Lee became arguably the biggest star in the world of billiards, at least on the U.S. side of the Atlantic Ocean, during the 1990s when she helped pool surge in popularity. With ESPN providing a major platform at the time for women’s tournaments in nine ball and other forms of pocket billiards, Lee cut a sleek and imposing presence.
A New York native of Korean heritage, Lee made a quick ascent after beginning her career in 1989. She turned professional in 1991 and was named the Women’s Professional Billiard Association’s player of the year in 1994. Lee attained the world No. 1 ranking in her sport, won over 30 national and international titles and maintained her success well into the 2000s.
However, by 2010 Lee was largely unable to continue her career as a top competitor because of the scoliosis from which she had suffered since childhood. Wednesday’s news release suggested that the condition played a role in masking the fact that a cancer was beginning to spread through her body.
“She’s in a lot of pain all the time, anyway, so she didn’t notice any difference,” Lee’s longtime agent, Tom George, said Wednesday when reached by phone.
George said that Lee objected to the news release’s description of her as having been diagnosed with “terminal cancer” because she “intends to beat it.” Doctors have told her, he said, that she likely has no more than a year or two left to live.
The agent, who began representing Lee while at Octagon and now leads his own firm, Tom George Sports & Literary, helped put together a GoFundMe page that said of Lee, “The cancer has fully metastasized into her lymph nodes and the prognosis is dire.”
The fundraising campaign is meant to benefit three daughters of Lee who range in age from 10 to 16. The web page claims that 19 surgeries for scoliosis over the years have come at “incredible personal expense” for Lee, and George noted that in addition to having to abandon high-level tournaments for the past decade, Lee’s American Poolplayers Association franchise in Tampa Bay has taken a major hit amid the coronavirus pandemic.
“Nobody’s going to bars to play,” he said.
Of her “Black Widow” nickname, first teasingly bestowed on Lee when she was honing her game at the Howard Beach Billiard Club, she was initially apprehensive because it didn’t necessarily reflect her true nature, despite her steely-eyed countenance while competing.
“Everyone wants to be liked at some point, so, at first, it was difficult to be seen as a villain,” she told ESPN in 2002, in an interview linked to a network special featuring the “World’s Sexiest Athletes.”

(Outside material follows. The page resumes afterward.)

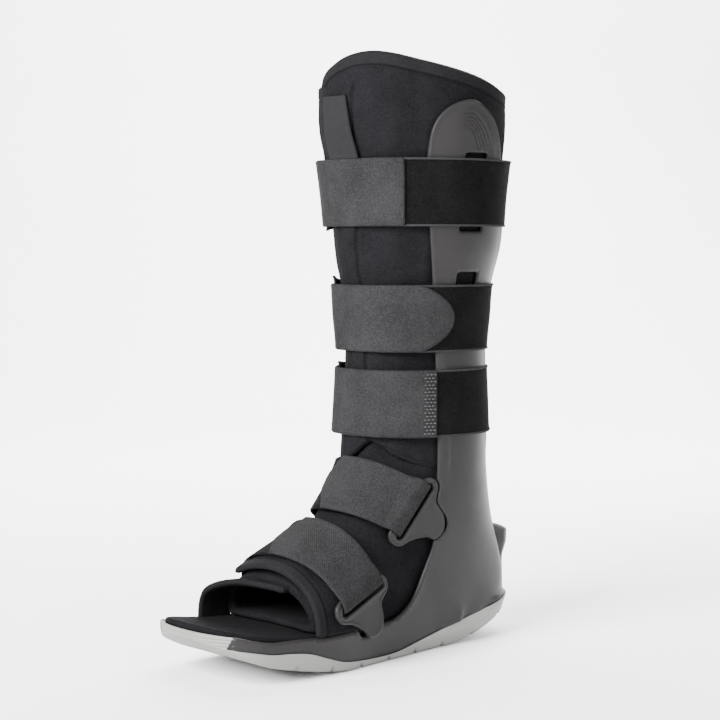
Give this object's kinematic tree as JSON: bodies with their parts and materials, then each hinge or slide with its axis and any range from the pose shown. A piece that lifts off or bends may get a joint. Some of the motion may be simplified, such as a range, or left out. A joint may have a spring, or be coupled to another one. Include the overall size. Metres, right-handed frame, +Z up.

Saying in 2012 that she struggled in her youth with issues of “self-worth,” Lee added that she became “glad” the nickname stuck “because I saw from people [that] they loved who I am the way I was.”
“They loved me being competitive, and feminine, and strong,” she said then, “and it was okay. I think that nickname represents that side of me. I’m also a mother, and a friend, and I have this other, very social, softer side.”
George said aspects of Lee’s character that always impressed him were her work ethic and drive — in some cases, literally — to succeed while growing her sport. Claiming her nickname at the Octagon agency wasn’t “Black Widow” so much as Jeanette “Never let you down” Lee, George cited a scheduled appearance at a 2000 Super Bowl event in Atlanta beset by a winter storm that made travel dicey. She called the agent to let him know her flight was canceled, but before he could tell her not to worry about a gig for which the only remuneration would be a pair of tickets to the game, Lee declared that she was already driving there with her then-husband from their home in Indianapolis.
“She always showed up,” George said.
Lee was “the marquee star,” George said, of pool’s ESPN heyday, the successor to the likes of Minnesota Fats, Willie Mosconi and Steve Mizerak as the face of the sport. While her “Black Widow” persona had fellow WPBA players scrambling to come up with their own nicknames, they “loved the attention that Jeanette brought to the sport,” not to mention the increased revenue.
“Jeanette has done so much for the sport at every level,” Fisher, 52, added on Wednesday. “We’ve had some terrific matches over the years and I’m not sure I’ve met someone as passionate about the game as her.”